Dua Lipa on Joe Kentish

“I wouldn’t have been able to do this without him. I love it when he comes into the studio – he’s someone who I really want to impress, so every time I play Joe music, I hear things differently and realise what needs to change without him even saying anything.”

Dua Lipa on being a ‘pop star’

“People want you to speak out about things that you believe in, create a safe space for fans, or talk about current issues or activism. But at the same time, a lot of people want you to not do that and they want their pop stars to just be very quiet, like, ‘Just sing your song and don’t get involved in politics.’”

Dua Lipa on the music business

“I think that people mistake artists as being away with the fairies, because we are preoccupied with the creative side and that’s the only thing we really want to be doing. People take advantage of that a lot. People are proper charlatans and they’ll try it!”

Of course, there is a lot more to dig into in our new issue.

In the Music Week Interview, we meet up with AWAL’s COO Paul Hitchman, who tells us all about the company’s growth since he joined in 2012 and shares the tech-focused powerhouse’s biggest successes so far, from Little Simz to Lovejoy. He talks about all things A&R, trends across the business and gives us the inside scoop on where team AWAL is heading next.

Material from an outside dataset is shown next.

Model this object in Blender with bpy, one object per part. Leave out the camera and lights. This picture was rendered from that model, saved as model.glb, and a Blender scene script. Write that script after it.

Also in the features section, genre-blending star Rachel Chinouriri goes deep on her journey through the music industry so far. Joined by Parlophone and Atlas Artists, the London-based singer-songwriter reveals all about the inspirations behind her debut album What A Devastating Turn Of Events, why she prefers to write to her fans personally and what long-term success really means to her.

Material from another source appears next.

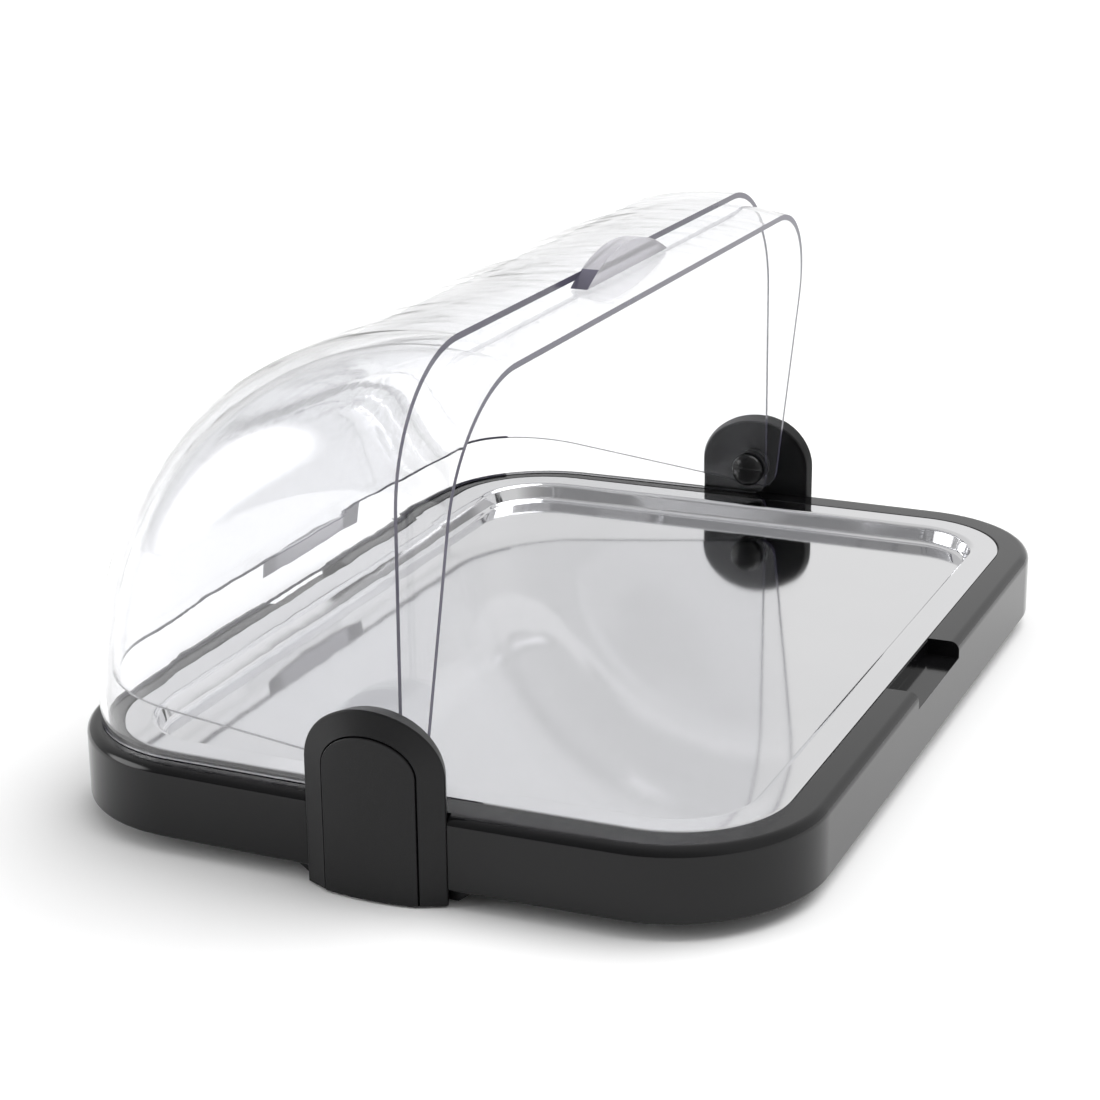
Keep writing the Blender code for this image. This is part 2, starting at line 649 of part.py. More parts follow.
def pivots(pin_surface, knob_surface, washer_surface):
    outer_face = wall_x_at_axis(0)
    inner_face = wall_x_at_axis(HOOD_NEST)
    inside = inner_face - HOOD_WALL
    for name, side in SIDES:
        bm = bmesh.new()
        far_end = outer_face - HOOD_WALL - WASHER_GAP
        ring(bm, WASHER_HOLE, WASHER_RADIUS, inner_face + WASHER_GAP, far_end, side)
        new_object(f"hood_washer_{name}", bm, washer_surface, (side * inner_face, 0, AXIS_Z))
        bm = bmesh.new()
        ring(bm, WASHER_HOLE, WASHER_RADIUS, outer_face + WASHER_GAP, BRACKET_BACK_X - WASHER_GAP, side)
        new_object(f"bracket_washer_{name}", bm, washer_surface, (side * outer_face, 0, AXIS_Z))
        bm = bmesh.new()
        tip = inside - KNOB_HEIGHT * PIN_IN_KNOB
        end = BRACKET_BACK_X + PIN_DEPTH
        profile = [(tip, 0), (tip, PIN_RADIUS), (end - PIN_EDGE, PIN_RADIUS)]
        profile += [(end, PIN_RADIUS - PIN_EDGE), (end, 0)]
        turned(bm, profile, (0, 0, AXIS_Z), (side, 0, 0), 18)
        new_object(f"pivot_pin_{name}", bm, pin_surface, (side * inside, 0, AXIS_Z))
        bm = bmesh.new()
        seat = inside - WASHER_GAP
        brim = seat - KNOB_BRIM
        rise = KNOB_HEIGHT - KNOB_BRIM
        dome = arc((0, 0), 1, 180, 90, 6)
        profile = [(brim + rise * along, KNOB_RADIUS * across) for along, across in dome]
        profile += [(seat, KNOB_RADIUS), (seat, WASHER_HOLE)]
        profile += [(tip - SEAT_GAP, WASHER_HOLE), (tip - SEAT_GAP, 0)]
        profile[0] = (profile[0][0], 0)
        turned(bm, profile, (0, 0, AXIS_Z), (side, 0, 0), 18)
        new_object(f"pivot_knob_{name}", bm, knob_surface, (side * inside, 0, AXIS_Z))


def arch_block(bm, side, half_width, rise, low, back, proud, draft=0, steps=19):
    """An arch plate made of upright strips; its outer face bulges like the bracket's, plus proud.

    The arch is smaller by the draft at its back.
    """
    narrow = 1 - draft / half_width
    strips = []
    for step in range(steps + 1):
        y = -half_width * cos(pi * step / steps)
        top = AXIS_Z + rise * sin(pi * step / steps)
        bulge = BRACKET_BULGE * (1 - (2 * y / BRACKET_WIDTH) ** 2)
        face = BRACKET_BACK_X + BRACKET_PLATE + bulge + proud
        corners = ((back, y * narrow, low), (back, y * narrow, top - draft), (face, y, top), (face, y, low))
        strips.append([bm.verts.new((side * x, wide, z)) for x, wide, z in corners])
    for first, second in zip(strips, strips[1:]):
        for i in range(4):
            j = (i + 1) % 4
            bm.faces.new((first[i], first[j], second[j], second[i]))
    bm.faces.new(strips[0])
    bm.faces.new(strips[-1])
    # the outer face's edge, without the bottom
    rim = [(a[2], b[2]) for a, b in zip(strips, strips[1:])]
    rim += [(strips[0][2], strips[0][3]), (strips[-1][2], strips[-1][3])]
    return [bm.edges.get(pair) for pair in rim]


def bracket(name, side, surface, screw_holes):
    half = BRACKET_WIDTH / 2
    bm = bmesh.new()
    edges = arch_block(bm, side, half, BRACKET_RISE, BRACKET_FLOOR, BRACKET_BACK_X, 0, BRACKET_DRAFT)
    bmesh.ops.bevel(bm, geom=edges, offset=BRACKET_BEVEL, segments=3, profile=0.6, affect="EDGES")
    made = new_object(f"bracket_{name}", bm, surface, (side * BRACKET_BACK_X, 0, AXIS_Z))
    recess = bmesh.new()
    inset = COVER_INSET - COVER_GROOVE
    back = BRACKET_BACK_X + BRACKET_PLATE - COVER_THICK
    arch_block(recess, side, half - inset, BRACKET_RISE - inset, -OVERCUT, back, OVERCUT)
    boolean(made, cutter(f"cover_recess_{name}", recess))
    bore = bmesh.new()
    end = BRACKET_BACK_X + PIN_DEPTH + SEAT_GAP
    hole = PIN_RADIUS + PIN_FIT
    start = BRACKET_BACK_X - WASHER_GAP
    turned(bore, [(start, 0), (start, hole), (end, hole), (end, 0)], (0, 0, AXIS_Z), (side, 0, 0), 18)
    boolean(made, cutter(f"pin_bore_{name}", bore))
    boolean(made, screw_holes)


def cover(name, side, surface):
    bm = bmesh.new()
    back = BRACKET_BACK_X + BRACKET_PLATE - COVER_THICK + SEAT_GAP
    half = BRACKET_WIDTH / 2 - COVER_INSET
    edges = arch_block(bm, side, half, BRACKET_RISE - COVER_INSET, BRACKET_FLOOR, back, COVER_PROUD)
    bmesh.ops.bevel(bm, geom=edges, offset=COVER_BEVEL, segments=2, profile=0.6, affect="EDGES")
    new_object(f"bracket_cover_{name}", bm, surface, (side * back, 0, AXIS_Z))


def clamp(name, side, surface, screw_holes):
    """The foot of the bracket: a wedge-ended bar screwed up against the underside of the base."""
    half = BRACKET_WIDTH / 2
    low, high = BRACKET_FLOOR, BASE_BOTTOM - SEAT_GAP
    outer = BRACKET_BACK_X - SEAT_GAP
    ends = [(-half - CLAMP_FLARE, high), (-half - CLAMP_SHOULDER, low)]
    ends += [(half + CLAMP_SHOULDER, low), (half + CLAMP_FLARE, high)]
    bm = bmesh.new()
    capped(bm, [[(side * x, y, z) for y, z in ends] for x in (outer - CLAMP_DEPTH, outer)])
    made = new_object(f"bracket_clamp_{name}", bm, surface, (side * outer, 0, high))
    boolean(made, screw_holes)


def main():
    clear_scene()
    black = material("gloss_black_plastic", (0.012, 0.012, 0.014), 0.22)
    satin = material("satin_black_plastic", (0.018, 0.018, 0.020), 0.38)
    steel = material("polished_steel", (0.80, 0.80, 0.81), 0.06, metallic=1.0)
    clear = material("clear_plastic", (0.95, 0.96, 0.98), 0.04, alpha=0.25)
    rubber = material("foot_rubber", (0.02, 0.02, 0.02), 0.8)
    zinc = material("screw_steel", (0.55, 0.55, 0.56), 0.35, metallic=1.0)
    nylon = material("washer_plastic", (0.020, 0.020, 0.021), 0.4)
    gel = material("pack_plastic", (0.10, 0.22, 0.55), 0.4)
    cap = material("plug_plastic", (0.9, 0.9, 0.9), 0.4)
    pockets = bracket_pocket_cutter()
    screw_holes = screw_hole_cutter()
    base_frame(black, pockets, screw_holes)
    base_pan(satin, pockets, screw_holes)
    feet(rubber)
    screws(zinc)
    steel_tray(steel)
    gel_packs(gel, cap)
    hoods(clear)
    pivots(zinc, black, nylon)
    for name, side in SIDES:
        bracket(name, side, satin, screw_holes)
        cover(name, side, satin)
        clamp(name, side, satin, screw_holes)


main()
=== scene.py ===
from math import asin, atan2, cos, degrees, hypot, pi, radians, sin, sqrt

import bmesh
import bpy
from mathutils import Matrix, Vector


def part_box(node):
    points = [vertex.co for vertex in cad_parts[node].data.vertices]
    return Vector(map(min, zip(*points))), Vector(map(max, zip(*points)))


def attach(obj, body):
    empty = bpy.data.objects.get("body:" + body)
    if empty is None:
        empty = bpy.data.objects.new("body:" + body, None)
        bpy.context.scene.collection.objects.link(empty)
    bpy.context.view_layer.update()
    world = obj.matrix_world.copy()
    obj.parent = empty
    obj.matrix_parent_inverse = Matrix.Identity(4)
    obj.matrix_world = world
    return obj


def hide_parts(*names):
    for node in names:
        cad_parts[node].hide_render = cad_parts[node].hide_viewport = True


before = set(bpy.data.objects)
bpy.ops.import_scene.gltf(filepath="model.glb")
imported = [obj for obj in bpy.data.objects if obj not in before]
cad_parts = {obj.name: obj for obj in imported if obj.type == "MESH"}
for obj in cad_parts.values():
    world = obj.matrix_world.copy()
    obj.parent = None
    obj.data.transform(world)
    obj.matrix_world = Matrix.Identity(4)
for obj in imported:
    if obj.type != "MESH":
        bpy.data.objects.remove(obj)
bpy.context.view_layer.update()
print("frame loaded:", len(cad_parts), "nodes")

sides = (("left", -1), ("right", 1))
seatGap = 0.0003  # between neighbouring pieces
tiny = 1e-9


# Shader building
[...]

Up next, former BMG UK president and co-founder of Bella Figura Music, Alexi Cory-Smith, exclusively reveals the mission behind her new independent music rights company. Alongside head of operations Hannah Overton, she talks catalogue, the debate on remuneration and what it really takes to build a company from the ground. 

Elsewhere, we bring together some of the leading names across the business to explore how the superfan phenomenon is changing the game and how artists are connecting with their fans in the continually evolving landscape of the modern music industry. 

Finally in the features section, the new managing director of Small Green Shoots Makeda McMillan shares her story so far, talks about the importance of speaking out against discrimination and launches the charity’s next era. 

In Hitmakers, LA-based producer Mike Sabath reveals the story of how Raye’s No.1 smash hit and BRIT Award-winning anthem Escapism came to life, from breaking into studios to nighttime drives around the Hollywood Hills. 

In this month’s edition of Mentor Me – a collaboration between Music Week and Girls I Rate – award-winning music radio producer Channette Carleo shares her top tips on how to build a sustainable career in the industry. 

As she returns with her new album All Born Screaming, St Vincent stars in The Aftershow to talk working with Dave Grohl, how singing Lithium with Nirvana was a bittersweet experience and what it feels like to watch Olivia Rodrigo play her guitar. 

In The Big Story, Believe UK’s managing director Alex Kennedy talks genre growth and global reach for independent artists, while BRIT School principal Stuart Worden features in Spotlight to reflect on three decades working at the institution and to discuss AI’s impact on breaking talent. 

Elsewhere in the front section, we are joined by jazz duo Blue Lab Beats in On The Radar, while Incoming sees Fat White Family’s Lias Saoudi explain how the band survived addiction and in-fighting to make their fourth album. 

Lastly, in our expanded monthly charts section, we present the Top 75 Singles and Albums of the previous month, accompanied by revamped analysis pages, plus a host of new listings. These include specialist genre Top 20s for Americana, Classical, Hip-Hop & R&B, Jazz, Country, Dance, Folk and Rock & Metal. The issue is also home to streaming, compilations and vinyl charts.

The new issue of Music Week is available from April 23.